Looks like it. I can’t find a conditioning factor in Brücke, Mücke, hüpfen, drücken, träumen, versäumen, Bäume, which all lack umlaut in my dialect… unless “followed by a labial or velar consonant” is enough, which is the case in taufen… but Sträucher does have umlaut.
(Drucken has made it into the standard as “print”.)
Excellent. 🙂 Alas, those two vowels merged a few hundred years too late, and the devil has a short /f/.
A few years ago Mordechai Schiller wrote a pair of columns about this: Davening: The Unsolved Mystery (He quotes Steinmetz: “The definitive story of the word’s origin has yet to be written”) and Mystery Solved (“It comes from d’avunon — from our Fathers”). I don’t find that solution plausible, but the pieces are enjoyably written so I’m adding them to this thread. I continue to agree with Steinmetz.
Actually, the romance derivation makes the most sense. Two other Yiddish words dealing with liturgy are clearly from old French or whatever Laz Rashi spoke: bentschn (to bless, especially after meals, or the blessing of children but any specific blessing) from Benit exLat originally, leyenen (Reading specifically and chanting from the Torah scroll) Leër Modern Lire (Spanish still leer).

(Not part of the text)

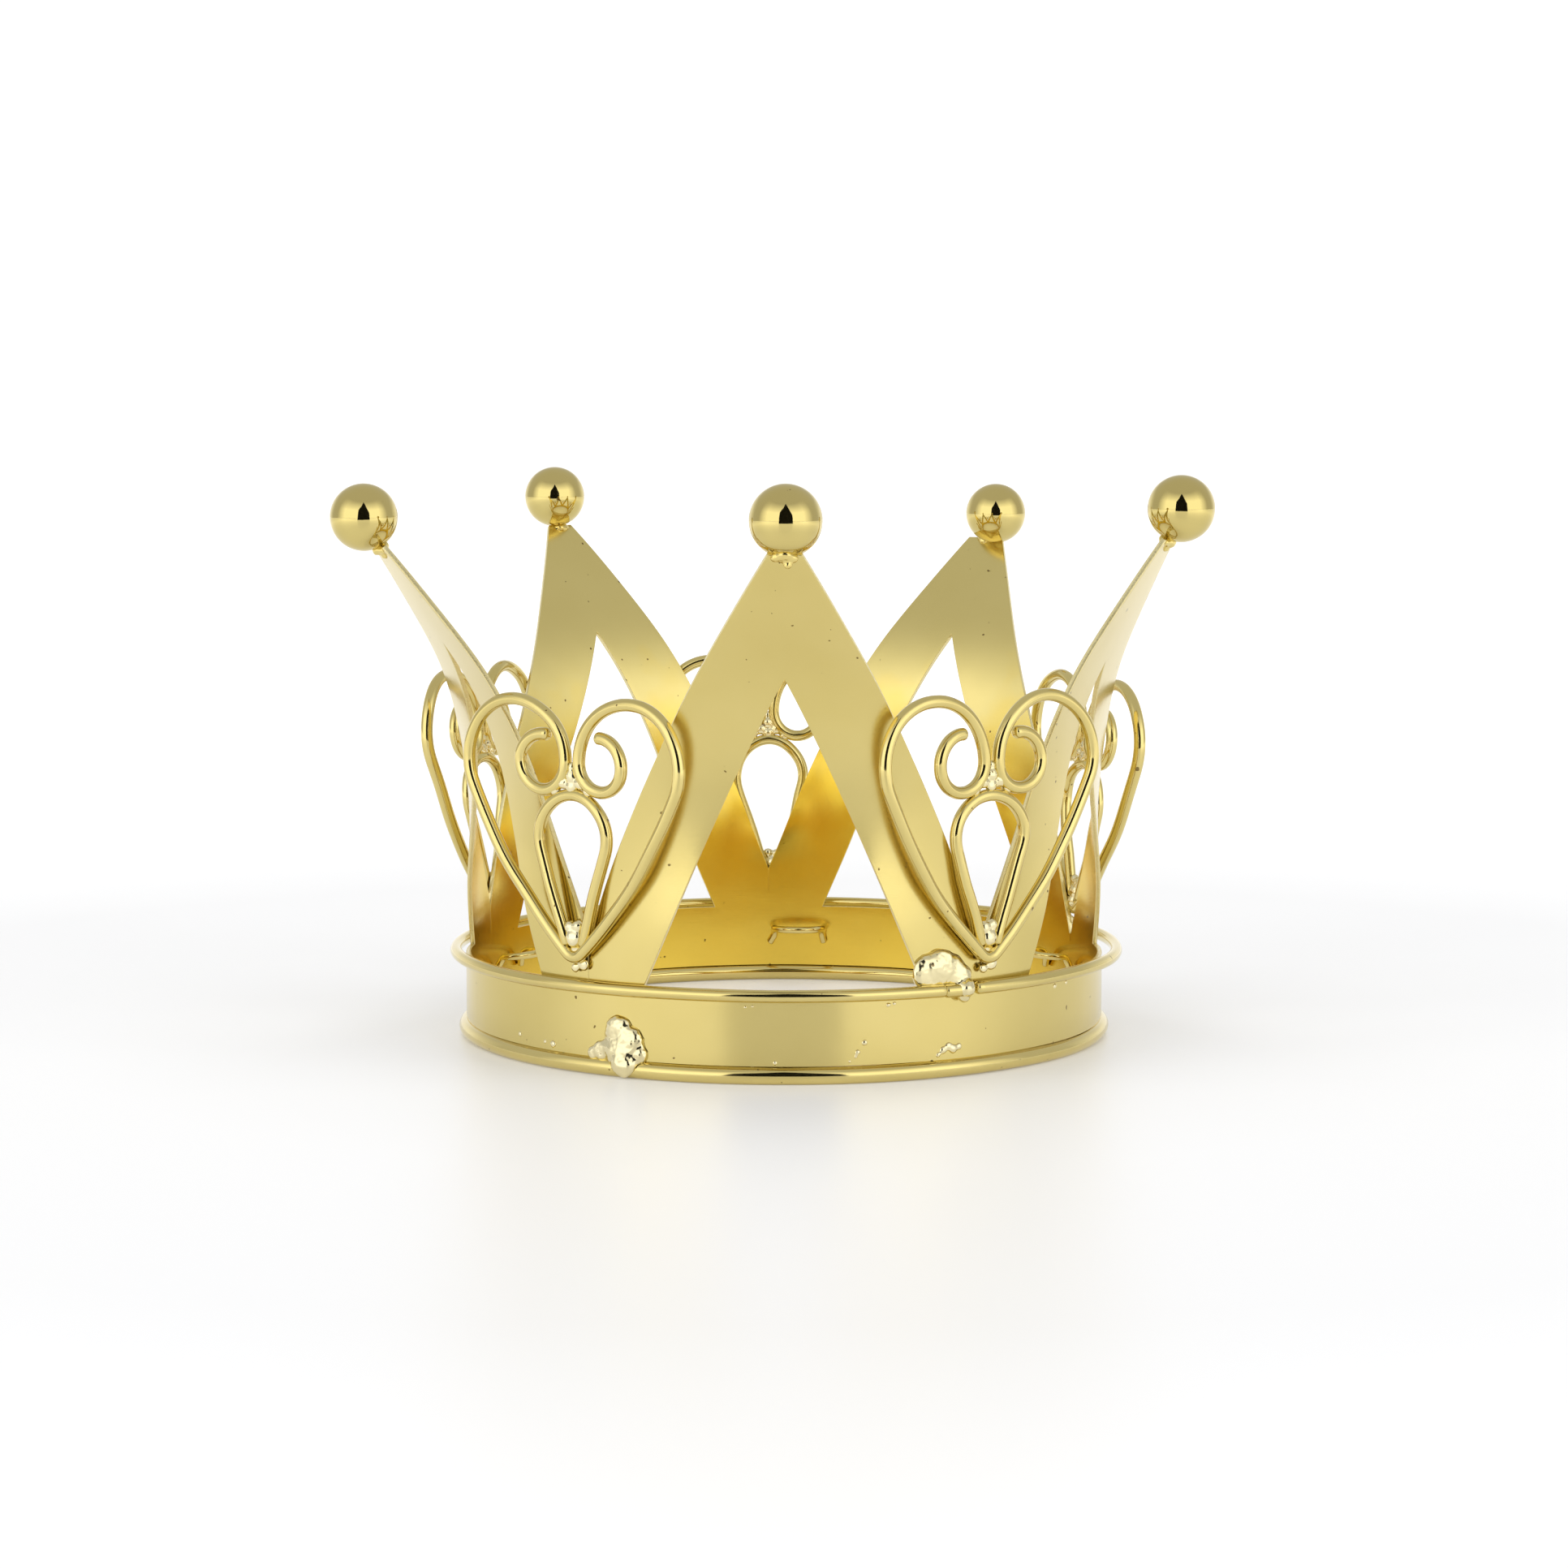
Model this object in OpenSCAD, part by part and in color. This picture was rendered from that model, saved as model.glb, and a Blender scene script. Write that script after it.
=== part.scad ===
// Small wire-and-sheet crown: one cut sheet rolled into a band with five open A-shaped points,
// a wire ring round its top and bottom, five wire hearts, five balls and the solder that holds them.
// Azimuth 0 is the front (-Y) and grows towards +X. The crown stands on z = 0, on its own axis.

/* [Band] */
// Outside radius of the band
band_r = 40; // [38:0.5:42]
// Thickness of the sheet
sheet_t = 0.6; // [0.5:0.1:0.8]
// Height of the band's top edge inside the A openings
band_top = 10.2; // [9.8:0.1:10.6]

/* [Points] */
// Height at which a point starts to bend outwards
bend_z = 34.5; // [33:0.5:36]
// Radius of that bend
bend_r = 25; // [22:1:28]
// Top of the A opening, measured up the sheet
opening_top = 48.8; // [47:0.1:50]
// Half width of the A opening at the band, measured round the band
opening_half = 16.9; // [15:0.1:17.4]

/* [Rings] */
// Wire diameter of the top ring
top_wire = 1.5; // [1.2:0.1:1.6]
// Height of the top ring's centre line
top_ring_z = 10.4; // [10.3:0.05:10.5]
// Wire diameter of the bottom ring
bottom_wire = 2.08; // [2:0.02:2.2]

/* [Hearts] */
// Wire diameter of the hearts
heart_wire = 1.5; // [1.2:0.1:1.5]
// Height of a heart's foot above the base
heart_z = 13.8; // [13.2:0.1:14.4]
// Outward lean of a heart
heart_lean = 3; // [1:0.5:6]

/* [Balls] */
// Ball diameter
ball_d = 8; // [7.6:0.1:8.2]

/* [Eyelets] */
// Wire diameter of the hairpin eyelets
eyelet_wire = 0.84; // [0.7:0.02:0.9]
// Radius of an eyelet's bow
eyelet_r = 3.2; // [2.8:0.1:3.4]
// Height of the eyelets
eyelet_z = 7.3; // [6.5:0.1:7.6]

/* [Hidden] */
$fn = 48;
gold = "#c9b76c";
deep_gold = "#b0922e";
solder_gold = "#e4d49a";
clearance = 0.03;
flat_cut = 0.05;
bottom_r = bottom_wire / 2;
bottom_ring_z = bottom_r - flat_cut;
bottom_ring_r = band_r - 0.15;
sheet_z = bottom_ring_z + bottom_r + clearance;
sheet_mid = band_r - sheet_t / 2;
inner_r = band_r - sheet_t;
// The top ring is rolled a little wide: it touches the band at the front and stands off elsewhere.
top_ring_r = band_r + 1.6;
top_ring_shift = [0.3, top_ring_r - band_r - top_wire / 2 - clearance];
top_gap_az = 31.5;
top_gap_angle = 1.2;
// Points in order round the crown: azimuth of the point, final lean, and the azimuth, radius and
// height of its ball.
points = [
    [0.1, 36.5, 0.2, 52.6, 65.0],
    [71.1, 33.0, 71.8, 50.3, 65.7],
    [146.8, 35.0, 145.8, 51.7, 64.1],
    [217.3, 37.0, 216.4, 53.0, 66.4],
    [289.5, 37.5, 288.7, 53.2, 64.7]
];
tip_drop = 4.6;
// The plate is a grid of cells: rows run up the sheet, columns run round the crown.
plate_rows = [
    sheet_z, 4.8, 7.5, band_top, 12.2, 14.1, 15.4, 18, 22, 26, 30, bend_z,
    37, 40, 43, 46, opening_top, 52, 57, 63.4
];
flank_slope = 0.444;
flank_v = 64;
flank_half = 2.8;
leg_cells = 3;
open_cells = 7;
valley_half = 0.3;
apex_half = 0.35;
sector = 2 * leg_cells + open_cells + 1;
// Azimuths of the front left, front right, back left, back right and back hearts and eyelets.
heart_az = [-36.5, 35.5, -111, 111, 182.2];
eyelet_az = [-36, 36, -112, 112, 177];
heart_r = band_r + heart_wire / 2 + clearance;
// Heart outline, right half, above its foot: leg arc, lobe arc and curl.
leg_c = [-36, 41];
lobe_c = [8.1, 22.35];
lobe_r = 7.1;
leg_r = norm(lobe_c - leg_c) + lobe_r;
lobe_start = atan2(lobe_c[1] - leg_c[1], lobe_c[0] - leg_c[0]);
curl_r = 3;
curl_turn = 275;
foot_r = 1.6;
foot_c = [0, leg_c[1] - sqrt(pow(leg_r - foot_r, 2) - pow(leg_c[0], 2))];
foot_a = atan2(foot_c[1] - leg_c[1], -leg_c[0]);
// Drop outline inside the heart: a round head and two straight legs.
drop_c = [0, 13.75];
drop_r = 4.9;
drop_a = 18;
drop_leg = 9.35;
cleft_w = 20.35;
cleft_bead = 0.7;
foot_w = 2.75;
foot_bead = 1;
heart_sides = 10;
neck_r = 1.7;

function reversed(list) = [for (i = [len(list) - 1:-1:0]) list[i]];

// Upright, pointing out at an azimuth.
module at_azimuth(az) rotate([0, 0, az]) children();

// Radius and height at distance v up a point's centre line, off from the middle of the sheet.
function flare(lean, v, off) =
    let (bend_len = bend_r * lean * PI / 180, a = min(lean, max(0, v - bend_z) * 180 / PI / bend_r))
    let (rest = max(0, v - bend_z - bend_len))
    [
        sheet_mid + bend_r - (bend_r - off) * cos(a) + rest * sin(a),
        min(v, bend_z) + (bend_r - off) * sin(a) + rest * cos(a)
    ];

function outer_half(v) = flank_half + (flank_v - v) * flank_slope;
function inner_half(v) = max(apex_half,
    opening_half * (opening_top - max(v, band_top)) / (opening_top - band_top));

// Arc length from a point's middle to halfway to the next point on one side (1 or -1).
function gap_half(i, side) =
    let (turn = side * (points[(i + side + 5) % 5][0] - points[i][0]))
    (turn + 360) % 360 / 2 * PI / 180 * sheet_mid;
function edge_half(i, side, v) = min(outer_half(v), gap_half(i, side) - valley_half);

// Arc length from the point's middle to column q of its sector.
function column_u(i, q, v) =
    q <= leg_cells ? let (t = q / leg_cells) -edge_half(i, -1, v) * (1 - t) - inner_half(v) * t
    : q < leg_cells + open_cells ? inner_half(v) * (2 * (q - leg_cells) / open_cells - 1)
    : let (t = (q - leg_cells - open_cells) / leg_cells) inner_half(v) * (1 - t) + edge_half(i, 1, v) * t;

function plate_point(i, q, v, off) =
    let (middle = flare(points[i][1], v, 0), place = flare(points[i][1], v, off))
    let (a = points[i][0] + column_u(i, q, v) / middle[0] * 180 / PI)
    [place[0] * sin(a), -place[0] * cos(a), place[1]];

// Whether the plate has metal in the cell above row r and after column c.
function has_metal(r, c) =
    let (all = 5 * sector, i = floor(((c + all) % all) / sector), q = ((c + all) % all) % sector)
    r >= 0 && r < len(plate_rows) - 1 && (
        q == sector - 1 ? outer_half(plate_rows[r + 1]) >= gap_half(i, 1) - valley_half
        : q < leg_cells || q >= leg_cells + open_cells
        || plate_rows[r + 1] <= band_top || plate_rows[r] >= opening_top
    );

function cell_faces(r, c) =
    let (all = 5 * sector, rows = len(plate_rows), d = (c + 1) % all, skin = rows * all)
    let (a = r * all + c, b = r * all + d, e = (r + 1) * all + d, f = (r + 1) * all + c)
    concat(
        [[a, f, e, b], [a + skin, b + skin, e + skin, f + skin]],
        has_metal(r, c - 1) ? [] : [[a, a + skin, f + skin, f]],
        has_metal(r, c + 1) ? [] : [[b, e, e + skin, b + skin]],
        has_metal(r - 1, c) ? [] : [[a, b, b + skin, a + skin]],
        has_metal(r + 1, c) ? [] : [[f, f + skin, e + skin, e]]
    );

module crown_sheet() color(gold)
    polyhedron(
        points = [
            for (off = [sheet_t / 2, -sheet_t / 2], v = plate_rows, i = [0:4], q = [0:sector - 1])
                plate_point(i, q, v, off)
        ],
        faces = [
            for (r = [0:len(plate_rows) - 2], c = [0:5 * sector - 1])
                if (has_metal(r, c)) each cell_faces(r, c)
        ]
    );

// A round wire bent to radius r between two angles, lying flat.
module wire_arc(centre, r, from, to, wire)
    translate([centre[0], centre[1], 0])
        rotate([0, 0, from])
            rotate_extrude(angle = to - from)
                translate([r, 0]) circle(d = wire);

module open_ring(r, wire, gap_az, gap_angle)
    wire_arc([0, 0], r, gap_az - 90 + gap_angle / 2, gap_az + 270 - gap_angle / 2, wire);

module bottom_ring() color(gold)
    difference() {
        translate([0, 0, bottom_ring_z])
            rotate_extrude() translate([bottom_ring_r, 0]) circle(d = bottom_wire);
        translate([0, 0, -1]) cylinder(r = band_r + 5, h = 1);
    }

module top_ring() color(gold)
    translate([top_ring_shift[0], top_ring_shift[1], top_ring_z])
        open_ring(top_ring_r, top_wire, top_gap_az, top_gap_angle);

// Stands a flat outline (x across, y up) on the band's outside at an azimuth, leaning outwards.
module on_band(az)
    at_azimuth(az)
        translate([0, -heart_r, heart_z])
            rotate([heart_lean, 0, 0])
                rotate([90, 0, 0]) children();

// Points along an arc, without its first one.
function arc_points(centre, r, from, to, steps) =
    [for (i = [1:steps]) centre + r * [cos(from + (to - from) * i / steps), sin(from + (to - from) * i / steps)]];

function mirrored(list) = [for (p = list) [-p[0], p[1]]];

// The right half of a heart wire's centre line, from its foot to the end of its curl.
function heart_half() = concat(
    arc_points(foot_c, foot_r, -90, foot_a, 4),
    arc_points(leg_c, leg_r, foot_a, lobe_start, 7),
    arc_points(lobe_c, lobe_r, lobe_start, 180, 15),
    arc_points(lobe_c - [lobe_r - curl_r, 0], curl_r, 180, 180 + curl_turn, 15)
);

// A round wire, as an even-sided tube swept along a flat centre line.
module swept_wire(path, wire, sides) {
    last = len(path) - 1;
    function heading(i) =
        let (d = path[min(i + 1, last)] - path[max(i - 1, 0)]) d / norm(d);
    function ring(i) =
        let (t = heading(i))
        [for (k = [0:sides - 1])
            let (a = 360 * k / sides, out = wire / 2 * cos(a))
            [path[i][0] - t[1] * out, path[i][1] + t[0] * out, wire / 2 * sin(a)]];
    polyhedron(
        points = [for (i = [0:last]) each ring(i)],
        faces = concat(
            [[for (k = [0:sides - 1]) k]],
            [for (i = [0:last - 1], k = [0:sides - 1])
                let (n = (k + 1) % sides)
                [i * sides + k, (i + 1) * sides + k, (i + 1) * sides + n, i * sides + n]],
            [[for (k = [sides - 1:-1:0]) last * sides + k]]
        )
    );
}

module heart_scroll(az) color(gold)
    on_band(az)
        swept_wire(
            concat(reversed(mirrored(heart_half())), [foot_c - [0, foot_r]], heart_half()),
            heart_wire, heart_sides
        );

module drop_leg()
    translate([drop_c[0], drop_c[1], 0])
        rotate([0, 0, -drop_a])
            translate([drop_r, 0, 0])
                rotate([90, 0, 0]) cylinder(d = heart_wire, h = drop_leg);

module heart_drop(az) color(gold)
    on_band(az)
        union() {
            wire_arc(drop_c, drop_r, -drop_a, 180 + drop_a, heart_wire);
            drop_leg();
            mirror([1, 0, 0]) drop_leg();
        }

module ball_at(p) at_azimuth(p[2]) translate([0, -p[3], p[4]]) sphere(d = ball_d);

module ball(i) color(gold) ball_at(points[i]);

// A wire bow standing in from the band, with its two ends bent down along the sheet.
module eyelet(az) color(deep_gold) {
    bow_y = inner_r - eyelet_wire / 2 - 0.1;
    at_azimuth(az)
        translate([0, -bow_y, eyelet_z])
            union() {
                wire_arc([0, 0.7], eyelet_r, 0, 180, eyelet_wire);
                for (side = [-1, 1])
                    translate([side * eyelet_r, 0, 0]) {
                        rotate([-90, 0, 0]) cylinder(d = eyelet_wire, h = 0.7);
                        sphere(d = eyelet_wire);
                        translate([0, 0, -1.8]) cylinder(d = eyelet_wire, h = 1.8);
                    }
            }
}

module solder_ball_necks() color(solder_gold)
    for (p = points)
        difference() {
            at_azimuth(p[2])
                translate([0, -p[3] + 0.3, p[4] - tip_drop + clearance])
                    cylinder(r = neck_r, h = 1.6);
            ball_at(p);
        }

module solder_heart_clefts() color(solder_gold)
    for (az = heart_az) on_band(az) translate([0, cleft_w, 0]) sphere(r = cleft_bead);

module solder_heart_feet() color(solder_gold)
    for (az = heart_az) on_band(az) translate([0, foot_w, 0]) sphere(r = foot_bead);

// A round pad of solder on the outside of the sheet.
module solder_pad(az, z, r, h) color(solder_gold)
    at_azimuth(az)
        translate([0, -band_r - clearance, z]) rotate([90, 0, 0]) cylinder(r = r, h = h);

crown_sheet();
bottom_ring();
top_ring();
heart_scroll(heart_az[0]);  // heart_scroll_front_left
heart_scroll(heart_az[1]);  // heart_scroll_front_right
heart_scroll(heart_az[2]);  // heart_scroll_back_left
heart_scroll(heart_az[3]);  // heart_scroll_back_right
heart_scroll(heart_az[4]);  // heart_scroll_back
heart_drop(heart_az[0]);  // heart_drop_front_left
heart_drop(heart_az[1]);  // heart_drop_front_right
heart_drop(heart_az[2]);  // heart_drop_back_left
heart_drop(heart_az[3]);  // heart_drop_back_right
heart_drop(heart_az[4]);  // heart_drop_back
ball(0);  // ball_front
ball(4);  // ball_left
ball(1);  // ball_right
ball(3);  // ball_back_left
ball(2);  // ball_back_right
eyelet(eyelet_az[0]);  // eyelet_front_left
eyelet(eyelet_az[1]);  // eyelet_front_right
eyelet(eyelet_az[2]);  // eyelet_back_left
eyelet(eyelet_az[3]);  // eyelet_back_right
eyelet(eyelet_az[4]);  // eyelet_back
solder_ball_necks();
solder_heart_clefts();
solder_heart_feet();
solder_pad(26.5, 13.4, 2, 0.9);  // solder_top_ring_joint
solder_pad(-27.5, 4.8, 2.4, 1);  // solder_bottom_ring_joint
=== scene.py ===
"""Studio scene of a small gold-plated wire-and-sheet crown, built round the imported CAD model.

Lengths inside the helpers are millimetres; MM turns them into Blender's metres. Azimuth 0 is the
front of the crown (-Y) and grows towards +X.
"""
import math

import bmesh
import bpy
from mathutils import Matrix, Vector, noise


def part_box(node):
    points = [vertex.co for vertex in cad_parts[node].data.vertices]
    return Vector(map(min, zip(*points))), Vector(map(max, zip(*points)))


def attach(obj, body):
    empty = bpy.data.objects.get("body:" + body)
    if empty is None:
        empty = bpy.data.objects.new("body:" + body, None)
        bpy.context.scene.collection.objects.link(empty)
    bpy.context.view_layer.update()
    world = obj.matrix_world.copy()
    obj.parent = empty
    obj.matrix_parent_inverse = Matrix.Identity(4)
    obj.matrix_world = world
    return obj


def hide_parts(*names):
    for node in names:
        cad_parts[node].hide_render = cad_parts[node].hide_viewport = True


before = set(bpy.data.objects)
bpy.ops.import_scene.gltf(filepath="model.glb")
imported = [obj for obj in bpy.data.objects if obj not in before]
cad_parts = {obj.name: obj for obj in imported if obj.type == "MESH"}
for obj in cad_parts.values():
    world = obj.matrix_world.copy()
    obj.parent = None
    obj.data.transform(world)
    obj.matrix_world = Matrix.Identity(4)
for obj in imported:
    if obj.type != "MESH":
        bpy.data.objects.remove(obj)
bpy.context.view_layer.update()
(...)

It would make sense since this word has a similar niche within the language of purely liturgical years It would make sense since this word has a similar niche within the language of purely liturgical uss. So if devoner is related to later French devot, A verbal form of expressing liturgical devotion or just praying formally makes sense and has two other romance origin parallels.
Yiddish develops on a Frankish base. Rashi lives in Worms in the 11th century but his glosses onnGebrew to the vernacular are in old French which was the language of his readership in the Rhineland in northern France.
Articles on remnants of romance language words from Old Yiddish are readily available online. This is not including later loanwords from Romance languages.
I just love the poetic sound of the term, “anachnu davenu”; and I believe YaHUaH loves it too.
It is enough; Sträucher is much younger, like almost every plural in -̈er.